Data provided:

<<<<

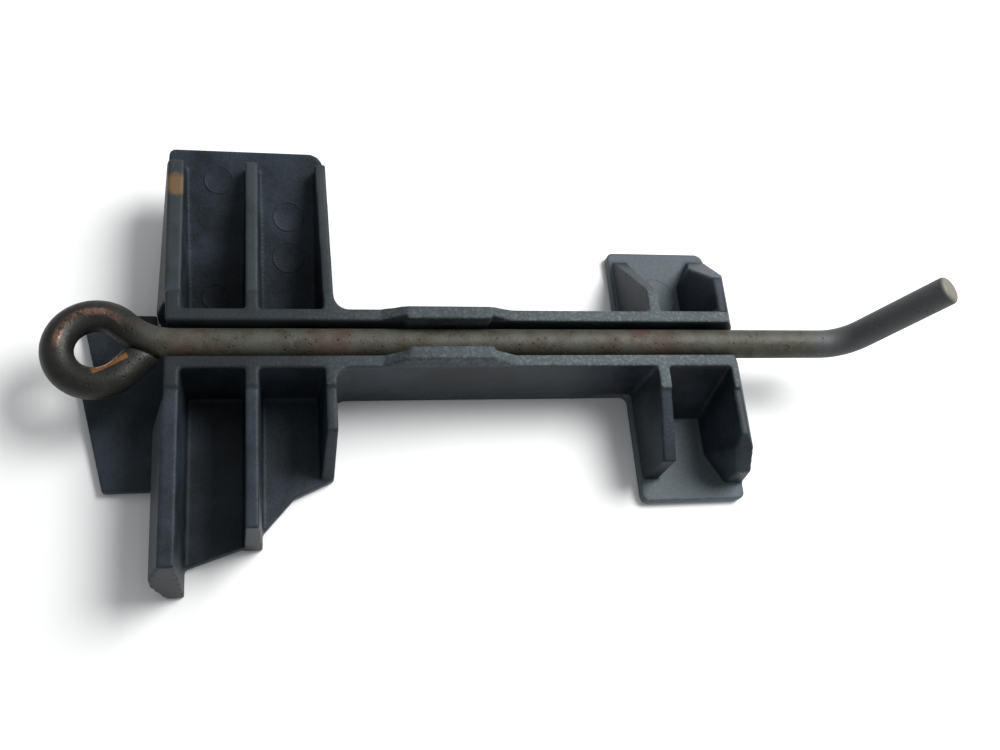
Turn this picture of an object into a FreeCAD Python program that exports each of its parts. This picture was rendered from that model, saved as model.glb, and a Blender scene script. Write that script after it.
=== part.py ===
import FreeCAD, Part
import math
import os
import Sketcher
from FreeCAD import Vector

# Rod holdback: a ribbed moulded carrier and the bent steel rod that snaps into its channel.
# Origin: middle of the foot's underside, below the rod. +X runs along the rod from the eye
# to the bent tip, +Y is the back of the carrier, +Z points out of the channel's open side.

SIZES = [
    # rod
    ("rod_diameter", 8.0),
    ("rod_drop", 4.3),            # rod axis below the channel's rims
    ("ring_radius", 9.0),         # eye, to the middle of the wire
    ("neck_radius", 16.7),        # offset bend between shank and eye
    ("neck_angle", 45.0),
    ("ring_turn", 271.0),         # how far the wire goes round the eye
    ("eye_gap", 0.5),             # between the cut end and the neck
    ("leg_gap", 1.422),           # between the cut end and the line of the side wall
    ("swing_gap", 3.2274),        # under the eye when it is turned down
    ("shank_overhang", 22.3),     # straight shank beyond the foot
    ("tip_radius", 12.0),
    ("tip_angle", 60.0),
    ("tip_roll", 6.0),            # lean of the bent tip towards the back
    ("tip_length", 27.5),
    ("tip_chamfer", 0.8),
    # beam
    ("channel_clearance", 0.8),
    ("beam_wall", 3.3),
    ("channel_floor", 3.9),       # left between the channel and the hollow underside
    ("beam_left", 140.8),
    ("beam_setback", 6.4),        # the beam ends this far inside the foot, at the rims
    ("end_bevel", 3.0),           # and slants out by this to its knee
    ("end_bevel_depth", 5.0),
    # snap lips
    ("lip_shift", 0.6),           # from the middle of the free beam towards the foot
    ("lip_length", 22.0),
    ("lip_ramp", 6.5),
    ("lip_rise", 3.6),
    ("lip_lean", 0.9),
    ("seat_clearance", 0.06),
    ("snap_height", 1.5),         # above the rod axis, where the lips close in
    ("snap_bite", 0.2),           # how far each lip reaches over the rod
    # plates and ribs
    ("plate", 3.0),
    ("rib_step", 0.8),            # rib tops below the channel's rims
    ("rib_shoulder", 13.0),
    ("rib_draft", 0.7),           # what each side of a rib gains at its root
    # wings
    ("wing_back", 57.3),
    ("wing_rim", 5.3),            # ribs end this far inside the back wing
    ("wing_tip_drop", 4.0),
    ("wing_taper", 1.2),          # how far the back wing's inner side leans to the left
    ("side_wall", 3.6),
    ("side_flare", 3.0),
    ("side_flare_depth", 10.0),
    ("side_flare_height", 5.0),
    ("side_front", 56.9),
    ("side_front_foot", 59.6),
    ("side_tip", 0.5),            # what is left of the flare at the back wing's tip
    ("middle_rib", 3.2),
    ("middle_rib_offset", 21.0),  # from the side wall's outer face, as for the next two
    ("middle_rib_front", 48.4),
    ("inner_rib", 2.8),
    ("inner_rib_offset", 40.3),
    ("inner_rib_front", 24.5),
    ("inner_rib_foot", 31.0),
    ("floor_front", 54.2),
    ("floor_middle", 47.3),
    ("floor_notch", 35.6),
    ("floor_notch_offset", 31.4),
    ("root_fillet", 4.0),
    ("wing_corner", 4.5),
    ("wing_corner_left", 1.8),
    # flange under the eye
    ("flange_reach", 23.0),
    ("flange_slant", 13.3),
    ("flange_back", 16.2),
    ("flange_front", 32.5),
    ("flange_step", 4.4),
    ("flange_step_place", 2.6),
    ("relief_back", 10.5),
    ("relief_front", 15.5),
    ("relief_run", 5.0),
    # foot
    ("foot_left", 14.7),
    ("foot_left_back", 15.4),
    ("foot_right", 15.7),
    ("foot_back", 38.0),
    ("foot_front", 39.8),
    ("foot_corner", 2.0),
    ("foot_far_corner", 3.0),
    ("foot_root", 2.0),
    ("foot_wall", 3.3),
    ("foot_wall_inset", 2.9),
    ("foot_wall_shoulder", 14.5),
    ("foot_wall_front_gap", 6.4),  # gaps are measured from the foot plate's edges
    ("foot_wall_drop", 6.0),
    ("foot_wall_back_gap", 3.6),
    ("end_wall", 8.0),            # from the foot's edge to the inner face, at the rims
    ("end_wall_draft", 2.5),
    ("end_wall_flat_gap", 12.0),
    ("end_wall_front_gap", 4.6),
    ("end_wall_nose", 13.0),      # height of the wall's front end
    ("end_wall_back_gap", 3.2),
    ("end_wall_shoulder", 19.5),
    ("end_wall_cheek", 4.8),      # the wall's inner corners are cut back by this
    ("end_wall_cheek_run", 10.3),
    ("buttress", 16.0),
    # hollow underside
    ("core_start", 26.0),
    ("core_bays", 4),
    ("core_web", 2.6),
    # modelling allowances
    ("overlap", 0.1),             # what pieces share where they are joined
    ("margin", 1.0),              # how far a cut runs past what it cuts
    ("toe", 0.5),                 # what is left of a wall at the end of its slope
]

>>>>

What the task requires:
What is needed is an exact copy of the lines from the start of the listing through the line where "# to the bent" sits, please, both end lines included and nothing more.

Result for this exercise:
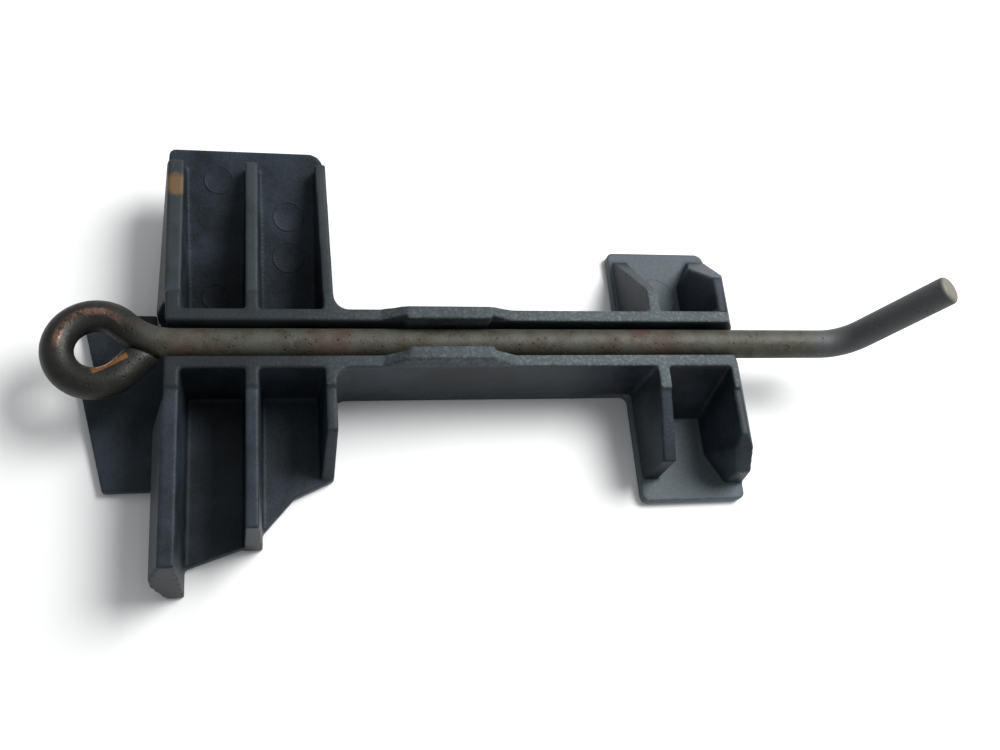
Turn this picture of an object into a FreeCAD Python program that exports each of its parts. This picture was rendered from that model, saved as model.glb, and a Blender scene script. Write that script after it.
=== part.py ===
import FreeCAD, Part
import math
import os
import Sketcher
from FreeCAD import Vector

# Rod holdback: a ribbed moulded carrier and the bent steel rod that snaps into its channel.
# Origin: middle of the foot's underside, below the rod. +X runs along the rod from the eye
# to the bent tip, +Y is the back of the carrier, +Z points out of the channel's open side.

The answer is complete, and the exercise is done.